3.2.  Definition of struct bio

      With the cleanup of b_flags in place, the definition of struct bio looks like this:

struct bio {
u_int bio_cmd; /* I/O operation. */
dev_t bio_dev; /* Device to do I/O on. */
daddr_t bio_blkno; /* Underlying physical block number. */
off_t bio_offset; /* Offset into file. */
long bio_bcount; /* Valid bytes in buffer. */
caddr_t bio_data; /* Memory, superblocks, indirect etc. */
u_int bio_flags; /* BIO_ flags. */
struct buf *_bio_buf; /* Parent buffer. */
int bio_error; /* Errno for BIO_ERROR. */
long bio_resid; /* Remaining I/O in bytes. */
void (*bio_done) __P((struct buf *));
void *bio_driver1; /* Private use by the callee. */
void *bio_driver2; /* Private use by the callee. */
void *bio_caller1; /* Private use by the caller. */
void *bio_caller2; /* Private use by the caller. */
TAILQ_ENTRY(bio) bio_queue; /* Disksort queue. */
daddr_t bio_pblkno; /* physical block number */
struct iodone_chain *bio_done_chain;

3.3.  Definition of struct buf

      After adding a struct bio to struct buf and the fields aliased into it struct buf looks like this:

struct buf {
/* XXX: b_io must be the first element of struct buf for now /phk */
struct bio b_io; /* "Builtin" I/O request. */
#define b_bcount b_io.bio_bcount
#define b_blkno b_io.bio_blkno
#define b_caller1 b_io.bio_caller1
#define b_caller2 b_io.bio_caller2
#define b_data b_io.bio_data
#define b_dev b_io.bio_dev
#define b_driver1 b_io.bio_driver1
#define b_driver2 b_io.bio_driver2
#define b_error b_io.bio_error
#define b_iocmd b_io.bio_cmd
#define b_iodone b_io.bio_done
#define b_iodone_chain b_io.bio_done_chain
#define b_ioflags b_io.bio_flags
#define b_offset b_io.bio_offset
#define b_pblkno b_io.bio_pblkno
#define b_resid b_io.bio_resid
LIST_ENTRY(buf) b_hash; /* Hash chain. */
TAILQ_ENTRY(buf) b_vnbufs; /* Buffer's associated vnode. */
TAILQ_ENTRY(buf) b_freelist; /* Free list position if not active. */
TAILQ_ENTRY(buf) b_act; /* Device driver queue when active. *new* */
long b_flags; /* B_* flags. */
unsigned short b_qindex; /* buffer queue index */
unsigned char b_xflags; /* extra flags */

      Putting the struct bio as the first element in struct buf during a transition period allows a pointer to either to be cast to a pointer of the other, which means that certain pieces of code can be left un-converted with the use of a couple of casts while the remaining pieces of code are tested. The ccd and vinum modules have been left un-converted like this for now.

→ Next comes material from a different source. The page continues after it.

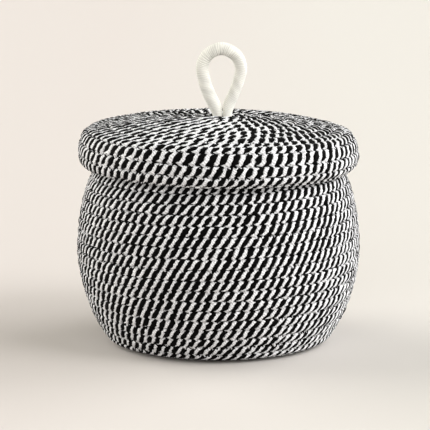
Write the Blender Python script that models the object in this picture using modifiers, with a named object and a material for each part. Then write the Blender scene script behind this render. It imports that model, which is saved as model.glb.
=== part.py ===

      This is basically where FreeBSD-current stands today.

      The next step is to substitute struct bio for struct buf in all the code which only care about the I/O aspect: device drivers, diskslice/label. The patch to do this is up for review. [note 3] and consists mainly of systematic substitutions like these

s/struct buf/struct bio/
&c &c

3.4.  Future work

      It can be successfully argued that the cpp(1) macros used for aliasing above are ugly and should be expanded in place. It would certainly be trivial to do so, but not by definition worthwhile.

      Retaining the aliasing for the b_* and bio_* name-spaces this way leaves us with considerable flexibility in modifying the future interaction between the two. The DEV_STRATEGY() macro is the single point where a struct buf is turned into a struct bio and launched into the drivers to full-fill the I/O request and this provides us with a single isolated location for performing non-trivial translations.

      As an example of this flexibility: It has been proposed to essentially drop the b_blkno field and use the b_offset field to communicate the on-disk location of the data. b_blkno is a 32bit offset of B_DEVSIZE (512) bytes sectors which allows us to address two terabytes worth of data. Using b_offset as a 64 bit byte-address would not only allow us to address 8 million times larger disks, it would also make it possible to accommodate disks which use non-power-of-two sector-size, Audio CD-ROMs for instance.

      The above mentioned flexibility makes an implementation almost trivial:

+ Add code to DEV_STRATEGY() to populate b_offset from b_blkno in the cases where it is not valid. Today it is only valid for a struct buf marked B_PHYS.

+ Change diskslice/label, ccd, vinum and device drivers to use b_offset instead of b_blkno.

+ Remove the bio_blkno field from struct bio, add it to struct buf as b_blkno and remove the cpp(1) macro which aliased it into struct bio.

      Another possible transition could be to not have a "built-in" struct bio in struct buf. If for some reason struct bio grows fields of no relevance to struct buf it might be cheaper to remove struct bio from struct buf, un-alias the fields and have DEV_STRATEGY() allocate a struct bio and populate the relevant fields from struct buf. This would also be entirely transparent to both users of struct buf and struct bio as long as we retain the aliasing mechanism and DEV_STRATEGY().